**Exercise aim:** Will you repeat only the lines beginning at the one that mentions "hide_parts(name)" and ending at the one that mentions "return Matrix.Translation(point) @", both of them included, exactly?

○ ○ ○ ○

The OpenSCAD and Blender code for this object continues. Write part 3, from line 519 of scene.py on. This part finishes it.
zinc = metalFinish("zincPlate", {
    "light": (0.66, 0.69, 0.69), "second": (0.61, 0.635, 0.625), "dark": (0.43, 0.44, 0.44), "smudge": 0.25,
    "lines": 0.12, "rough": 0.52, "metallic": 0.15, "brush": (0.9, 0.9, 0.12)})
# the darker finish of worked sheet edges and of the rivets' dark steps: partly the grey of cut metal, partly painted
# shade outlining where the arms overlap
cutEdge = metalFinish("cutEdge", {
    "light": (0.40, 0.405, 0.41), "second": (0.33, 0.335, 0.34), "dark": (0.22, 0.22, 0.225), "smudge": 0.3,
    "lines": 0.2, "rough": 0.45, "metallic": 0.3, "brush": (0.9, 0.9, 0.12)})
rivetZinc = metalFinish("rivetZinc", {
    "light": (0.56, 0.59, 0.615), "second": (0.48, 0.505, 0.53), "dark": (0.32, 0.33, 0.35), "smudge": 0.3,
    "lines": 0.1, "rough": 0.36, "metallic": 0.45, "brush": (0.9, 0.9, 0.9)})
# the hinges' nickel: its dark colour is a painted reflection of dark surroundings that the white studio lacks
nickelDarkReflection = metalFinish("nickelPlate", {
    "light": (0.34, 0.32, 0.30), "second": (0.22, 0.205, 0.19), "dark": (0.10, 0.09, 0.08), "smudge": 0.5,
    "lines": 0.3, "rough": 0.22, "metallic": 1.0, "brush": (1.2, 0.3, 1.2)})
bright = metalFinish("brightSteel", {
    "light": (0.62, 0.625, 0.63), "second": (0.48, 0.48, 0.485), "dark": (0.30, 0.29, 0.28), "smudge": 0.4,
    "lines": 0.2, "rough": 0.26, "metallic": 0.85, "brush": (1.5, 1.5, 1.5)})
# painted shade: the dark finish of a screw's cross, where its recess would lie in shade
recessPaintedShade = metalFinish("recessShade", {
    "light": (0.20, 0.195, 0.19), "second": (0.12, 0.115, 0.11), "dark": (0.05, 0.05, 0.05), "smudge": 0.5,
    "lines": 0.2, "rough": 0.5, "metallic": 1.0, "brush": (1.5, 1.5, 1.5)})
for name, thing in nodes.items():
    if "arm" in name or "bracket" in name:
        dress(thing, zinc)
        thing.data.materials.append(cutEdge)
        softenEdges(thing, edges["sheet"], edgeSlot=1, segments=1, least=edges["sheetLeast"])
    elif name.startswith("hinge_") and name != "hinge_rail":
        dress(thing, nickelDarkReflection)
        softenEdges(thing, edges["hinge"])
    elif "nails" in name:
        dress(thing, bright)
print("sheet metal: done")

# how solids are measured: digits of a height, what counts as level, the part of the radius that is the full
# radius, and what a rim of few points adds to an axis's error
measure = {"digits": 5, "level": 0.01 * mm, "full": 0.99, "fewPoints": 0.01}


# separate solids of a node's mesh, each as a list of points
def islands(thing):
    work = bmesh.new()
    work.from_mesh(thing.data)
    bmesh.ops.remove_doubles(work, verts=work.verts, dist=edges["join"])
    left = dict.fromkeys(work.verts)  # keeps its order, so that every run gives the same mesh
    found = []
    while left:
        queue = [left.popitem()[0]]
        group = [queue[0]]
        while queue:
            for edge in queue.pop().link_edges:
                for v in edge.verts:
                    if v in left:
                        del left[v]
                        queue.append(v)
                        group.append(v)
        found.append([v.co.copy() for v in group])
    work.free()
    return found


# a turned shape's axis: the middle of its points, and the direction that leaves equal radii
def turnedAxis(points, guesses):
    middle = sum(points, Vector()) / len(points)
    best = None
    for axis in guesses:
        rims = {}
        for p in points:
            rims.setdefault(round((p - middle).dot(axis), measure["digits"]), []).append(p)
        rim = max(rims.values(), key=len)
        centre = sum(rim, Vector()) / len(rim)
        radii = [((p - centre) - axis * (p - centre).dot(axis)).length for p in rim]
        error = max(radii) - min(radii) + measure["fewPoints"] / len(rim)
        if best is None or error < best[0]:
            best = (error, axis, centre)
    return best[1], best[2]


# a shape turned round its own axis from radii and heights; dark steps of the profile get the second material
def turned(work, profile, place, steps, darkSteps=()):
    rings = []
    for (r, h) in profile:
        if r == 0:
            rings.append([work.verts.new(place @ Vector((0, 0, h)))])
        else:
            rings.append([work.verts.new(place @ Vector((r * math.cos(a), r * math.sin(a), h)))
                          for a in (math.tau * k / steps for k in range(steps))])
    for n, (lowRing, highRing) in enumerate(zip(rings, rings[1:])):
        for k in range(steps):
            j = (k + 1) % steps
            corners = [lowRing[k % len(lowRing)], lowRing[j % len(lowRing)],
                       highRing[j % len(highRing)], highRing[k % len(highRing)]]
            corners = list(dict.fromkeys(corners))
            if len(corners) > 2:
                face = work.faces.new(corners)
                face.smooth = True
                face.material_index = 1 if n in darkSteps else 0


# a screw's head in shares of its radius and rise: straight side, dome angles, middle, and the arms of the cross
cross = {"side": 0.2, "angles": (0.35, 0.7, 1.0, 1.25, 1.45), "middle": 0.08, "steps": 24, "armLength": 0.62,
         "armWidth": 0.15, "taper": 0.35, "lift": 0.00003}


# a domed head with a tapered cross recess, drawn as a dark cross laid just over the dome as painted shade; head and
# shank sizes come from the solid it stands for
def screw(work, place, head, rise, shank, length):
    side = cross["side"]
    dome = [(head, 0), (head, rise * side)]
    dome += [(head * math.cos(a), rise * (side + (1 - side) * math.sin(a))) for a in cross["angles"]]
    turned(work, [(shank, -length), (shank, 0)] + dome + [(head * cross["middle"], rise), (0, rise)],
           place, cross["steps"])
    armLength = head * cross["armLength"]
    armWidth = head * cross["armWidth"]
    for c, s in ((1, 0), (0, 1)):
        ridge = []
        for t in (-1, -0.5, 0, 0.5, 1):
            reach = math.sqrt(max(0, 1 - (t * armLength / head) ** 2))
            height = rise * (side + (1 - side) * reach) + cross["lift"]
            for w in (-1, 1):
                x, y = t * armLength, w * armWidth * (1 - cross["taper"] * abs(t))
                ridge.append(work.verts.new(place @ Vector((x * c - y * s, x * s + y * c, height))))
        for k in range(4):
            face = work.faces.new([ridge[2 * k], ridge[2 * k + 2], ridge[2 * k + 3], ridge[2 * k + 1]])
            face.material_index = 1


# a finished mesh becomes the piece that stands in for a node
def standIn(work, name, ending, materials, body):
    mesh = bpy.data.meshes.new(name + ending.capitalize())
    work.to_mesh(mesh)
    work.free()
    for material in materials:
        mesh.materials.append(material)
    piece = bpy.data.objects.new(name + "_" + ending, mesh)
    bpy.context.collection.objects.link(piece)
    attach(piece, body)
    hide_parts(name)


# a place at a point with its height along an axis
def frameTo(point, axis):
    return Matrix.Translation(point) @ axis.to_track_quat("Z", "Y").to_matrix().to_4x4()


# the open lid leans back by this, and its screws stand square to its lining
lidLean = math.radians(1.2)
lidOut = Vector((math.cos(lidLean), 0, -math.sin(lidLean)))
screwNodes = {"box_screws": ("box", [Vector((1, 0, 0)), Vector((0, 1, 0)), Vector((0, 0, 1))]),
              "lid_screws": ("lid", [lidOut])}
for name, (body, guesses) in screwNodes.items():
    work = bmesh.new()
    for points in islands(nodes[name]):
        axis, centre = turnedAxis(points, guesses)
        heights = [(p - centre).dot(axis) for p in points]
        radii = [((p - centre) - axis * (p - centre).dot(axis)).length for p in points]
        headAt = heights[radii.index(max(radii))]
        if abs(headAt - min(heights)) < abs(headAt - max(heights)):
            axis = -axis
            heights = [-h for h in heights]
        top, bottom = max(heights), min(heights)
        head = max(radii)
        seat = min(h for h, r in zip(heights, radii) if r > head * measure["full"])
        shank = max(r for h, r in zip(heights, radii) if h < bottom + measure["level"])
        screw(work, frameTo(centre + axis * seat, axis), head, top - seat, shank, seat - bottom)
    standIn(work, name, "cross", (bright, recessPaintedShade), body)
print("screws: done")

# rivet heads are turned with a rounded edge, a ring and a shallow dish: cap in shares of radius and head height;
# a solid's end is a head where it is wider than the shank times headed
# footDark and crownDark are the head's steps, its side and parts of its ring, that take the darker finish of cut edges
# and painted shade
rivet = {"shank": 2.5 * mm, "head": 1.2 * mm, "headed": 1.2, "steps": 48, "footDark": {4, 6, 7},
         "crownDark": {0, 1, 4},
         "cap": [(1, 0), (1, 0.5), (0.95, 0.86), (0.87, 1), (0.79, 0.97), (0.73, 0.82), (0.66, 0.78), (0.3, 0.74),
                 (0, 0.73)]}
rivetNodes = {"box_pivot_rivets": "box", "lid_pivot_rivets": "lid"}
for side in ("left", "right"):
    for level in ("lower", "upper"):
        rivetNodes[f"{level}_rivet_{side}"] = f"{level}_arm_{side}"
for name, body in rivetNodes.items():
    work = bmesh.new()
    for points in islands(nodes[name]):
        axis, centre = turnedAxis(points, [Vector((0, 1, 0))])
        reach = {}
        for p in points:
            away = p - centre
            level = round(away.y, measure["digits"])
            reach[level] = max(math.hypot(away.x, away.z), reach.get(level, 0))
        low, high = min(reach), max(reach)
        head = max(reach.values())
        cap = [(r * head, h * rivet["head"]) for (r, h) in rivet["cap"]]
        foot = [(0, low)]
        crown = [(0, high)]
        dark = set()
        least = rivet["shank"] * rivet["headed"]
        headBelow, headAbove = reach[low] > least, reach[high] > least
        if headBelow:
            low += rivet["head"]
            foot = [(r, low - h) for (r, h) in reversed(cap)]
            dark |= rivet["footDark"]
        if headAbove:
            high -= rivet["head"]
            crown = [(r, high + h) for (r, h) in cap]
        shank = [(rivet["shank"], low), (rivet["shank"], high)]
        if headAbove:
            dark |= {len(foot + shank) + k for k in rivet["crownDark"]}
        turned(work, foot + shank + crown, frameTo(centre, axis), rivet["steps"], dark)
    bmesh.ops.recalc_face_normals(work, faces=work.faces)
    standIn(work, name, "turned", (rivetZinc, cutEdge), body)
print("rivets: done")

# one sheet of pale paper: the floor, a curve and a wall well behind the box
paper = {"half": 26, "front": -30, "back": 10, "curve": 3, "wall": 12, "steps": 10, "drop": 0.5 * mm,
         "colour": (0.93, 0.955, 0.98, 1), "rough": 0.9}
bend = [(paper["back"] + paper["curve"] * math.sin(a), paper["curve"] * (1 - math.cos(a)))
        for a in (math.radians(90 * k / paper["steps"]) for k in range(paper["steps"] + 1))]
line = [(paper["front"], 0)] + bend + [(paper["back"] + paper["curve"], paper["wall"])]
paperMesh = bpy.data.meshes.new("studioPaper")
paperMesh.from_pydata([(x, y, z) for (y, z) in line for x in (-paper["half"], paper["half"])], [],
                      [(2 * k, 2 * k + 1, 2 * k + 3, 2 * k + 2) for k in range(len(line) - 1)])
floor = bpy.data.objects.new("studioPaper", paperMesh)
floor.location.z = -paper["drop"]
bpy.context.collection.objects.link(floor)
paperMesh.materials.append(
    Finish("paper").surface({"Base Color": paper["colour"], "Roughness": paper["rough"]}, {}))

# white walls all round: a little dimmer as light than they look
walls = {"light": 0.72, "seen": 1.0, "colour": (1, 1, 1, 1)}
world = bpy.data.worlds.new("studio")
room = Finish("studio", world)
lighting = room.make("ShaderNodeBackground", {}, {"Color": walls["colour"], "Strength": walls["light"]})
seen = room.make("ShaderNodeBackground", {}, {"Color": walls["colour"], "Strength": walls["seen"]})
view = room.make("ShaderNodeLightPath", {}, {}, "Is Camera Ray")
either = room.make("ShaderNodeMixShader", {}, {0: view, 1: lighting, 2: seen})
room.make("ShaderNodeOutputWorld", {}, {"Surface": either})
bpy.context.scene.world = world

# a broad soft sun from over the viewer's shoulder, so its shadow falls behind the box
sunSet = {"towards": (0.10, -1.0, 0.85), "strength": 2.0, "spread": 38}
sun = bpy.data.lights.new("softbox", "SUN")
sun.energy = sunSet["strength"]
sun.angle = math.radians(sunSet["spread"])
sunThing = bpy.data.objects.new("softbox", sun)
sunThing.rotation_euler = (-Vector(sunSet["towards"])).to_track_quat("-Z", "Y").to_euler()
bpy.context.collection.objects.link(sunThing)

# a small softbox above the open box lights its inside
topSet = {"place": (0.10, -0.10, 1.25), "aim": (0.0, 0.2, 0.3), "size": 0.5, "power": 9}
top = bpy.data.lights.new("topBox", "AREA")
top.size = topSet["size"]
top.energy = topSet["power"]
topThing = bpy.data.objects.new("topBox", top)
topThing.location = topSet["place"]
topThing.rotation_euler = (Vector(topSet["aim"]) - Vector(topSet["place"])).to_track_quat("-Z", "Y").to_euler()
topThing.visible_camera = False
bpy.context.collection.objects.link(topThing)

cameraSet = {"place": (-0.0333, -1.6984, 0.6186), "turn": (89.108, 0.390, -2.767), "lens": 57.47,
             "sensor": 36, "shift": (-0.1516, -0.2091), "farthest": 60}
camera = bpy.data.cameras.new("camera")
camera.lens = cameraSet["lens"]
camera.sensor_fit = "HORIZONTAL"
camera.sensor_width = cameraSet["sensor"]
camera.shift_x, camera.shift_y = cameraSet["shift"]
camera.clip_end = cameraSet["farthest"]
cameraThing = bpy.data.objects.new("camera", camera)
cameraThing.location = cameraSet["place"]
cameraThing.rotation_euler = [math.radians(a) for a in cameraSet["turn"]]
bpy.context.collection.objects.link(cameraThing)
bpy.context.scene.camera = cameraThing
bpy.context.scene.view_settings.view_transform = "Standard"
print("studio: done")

○ ○ ○ ○

**The result:**
    hide_parts(name)


# a place at a point with its height along an axis
def frameTo(point, axis):
    return Matrix.Translation(point) @ axis.to_track_quat("Z", "Y").to_matrix().to_4x4()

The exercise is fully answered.